Because of how and when it got computerized, it's hard to move it forward again. There's no desire for sweeping changes, everything has to move slowly now.

There are several personal transfer services (PayPal is ancient and fits the mold), but none have a lot of penetration. I think Zelle? is deployed through bank integration, and may end up with a lot of users as a result; possibly critical mass.

There was a lot of backlash on rf payments the first go round, a few issuers gave me cards with it, but then they removed it. Then they started issuing cards with chips, and now most of them are putting rf payments back in. A lot of payment terminals have the hardware for it, but a lot of them also have signs that say don't tap to pay.

I can easily do electronic (ACH) between my accounts, as long as I've gone through setup, which takes days for test deposits to show up. But to transfer to a friend or a relative is tricky.



The first digital computers were used by banks within years of each other - 1955 for BoA in the USA, 1958 for BNP in France and 1959 for Barclays in the UK. And those machines merely took over from existing calculating systems that had been in place for a good couple of decades.

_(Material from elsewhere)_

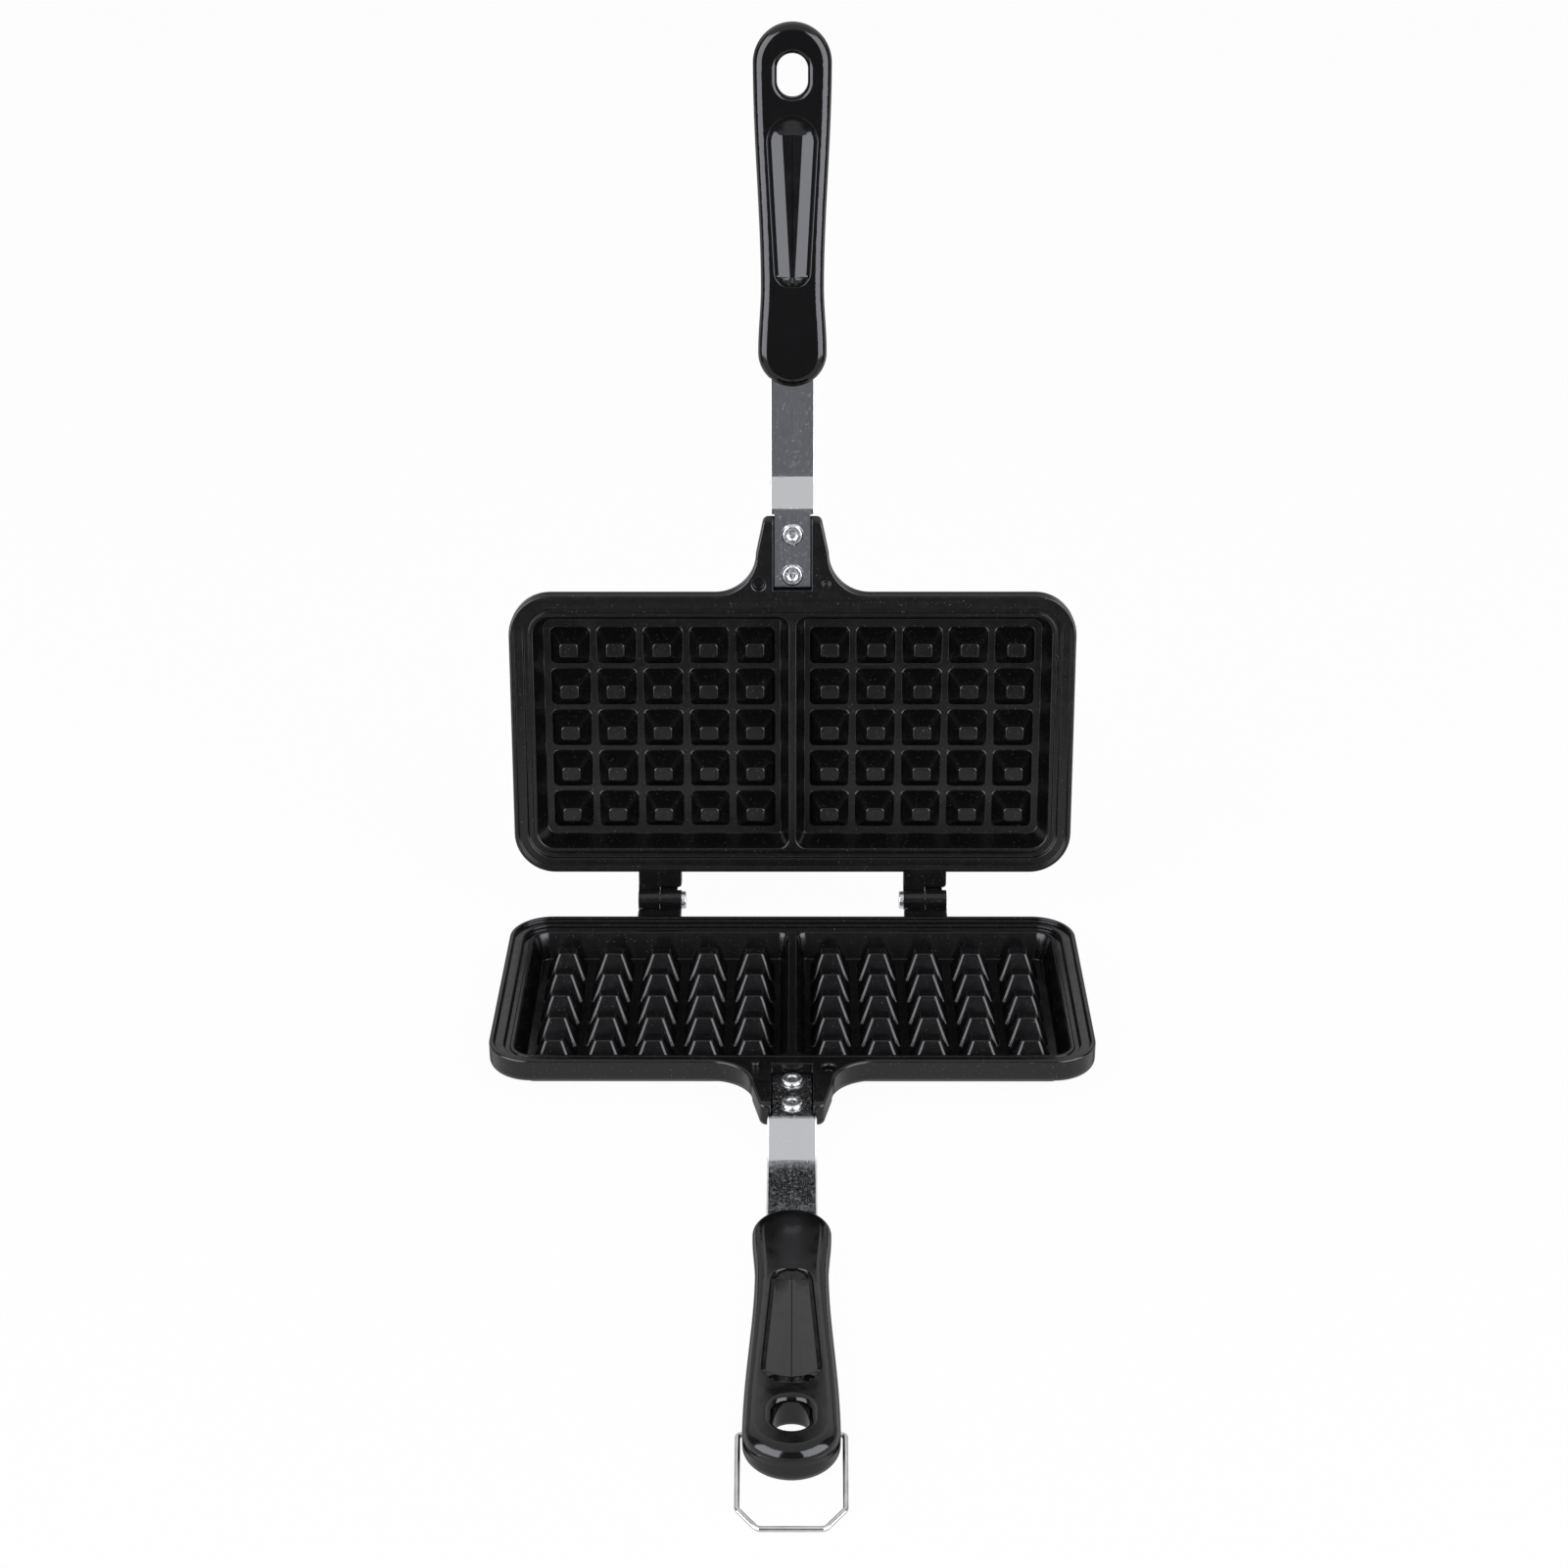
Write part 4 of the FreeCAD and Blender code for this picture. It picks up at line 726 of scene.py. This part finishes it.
class WAFFLE_OT_metal(PanOperator, bpy.types.Operator):
    """Straps, rivets, pins, screws and bail"""
    bl_idname = "waffle.metal"
    bl_label = "Metal parts"

    def execute(self, context):
        finish = settings("pan_finish")
        strap = plated_strap()
        rivet = struck_rivet()
        pin = worked_metal("turned_pin", finish.steel, roughness=0.3, grain=1500)
        wire = worked_metal("drawn_wire", finish.steel, roughness=0.1, grain=1200)
        for half in HALVES:
            dress(f"{half}_strap", strap)
            for place in ("front", "rear"):
                soften_rivet(half, place, rivet)
            dress(f"{half}_hinge_pin", pin)
            dress(f"{half}_grip_screw", pin)
        dress("bail", wire)
        return {"FINISHED"}


def soften_rivet(half, place, material):
    """A rivet with the rims of its head and dish rounded."""
    shape = settings("pan_shape")
    bm = merged_copy(f"{half}_{place}_rivet")
    round_edges(bm, shape.rivet_edge, shape.sharp_angle, lambda group: True)
    smooth_out(bm, lambda edge: edge.calc_face_angle() > shape.crease_angle)
    new_piece(f"{half}_{place}_struck_rivet", bm, material, half,
              f"{half}_{place}_rivet")


class WAFFLE_PT_panel(bpy.types.Panel):
    """Lists the pan's pieces"""
    bl_idname = "WAFFLE_PT_panel"
    bl_label = "Waffle Pan"
    bl_space_type = "VIEW_3D"
    bl_region_type = "UI"
    bl_category = "Waffle Pan"

    def draw(self, context):
        for operator in OPERATORS:
            self.layout.operator(operator.bl_idname)


OPERATORS = (WAFFLE_OT_stage, WAFFLE_OT_plates, WAFFLE_OT_grips, WAFFLE_OT_metal)
GROUPS = (("pan_shape", PanShape), ("pan_finish", PanFinish), ("pan_stage", PanStage))


def register():
    for name, group in GROUPS:
        bpy.utils.register_class(group)
        setattr(bpy.types.Scene, name, bpy.props.PointerProperty(type=group))
    for item in (*OPERATORS, WAFFLE_PT_panel):
        bpy.utils.register_class(item)


def unregister():
    for item in (WAFFLE_PT_panel, *reversed(OPERATORS)):
        bpy.utils.unregister_class(item)
    for name, group in reversed(GROUPS):
        delattr(bpy.types.Scene, name)
        bpy.utils.unregister_class(group)


def main():
    register()
    bpy.ops.waffle.stage()
    bpy.ops.waffle.plates()
    bpy.ops.waffle.grips()
    bpy.ops.waffle.metal()


if __name__ == "__main__":
    main()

US banks suck for a lot of reasons but part of it is that culturally and regulatorily the entire financial/banking/commercial environment in the US is very conservative. And there's not much in the way of pressure to make changes either - whether internally from competition and regulation or externally from the need to interact with other countries. Like broadband, consumer banking is basically an oligopoly that will quite happily plod along providing the same service as long as it can.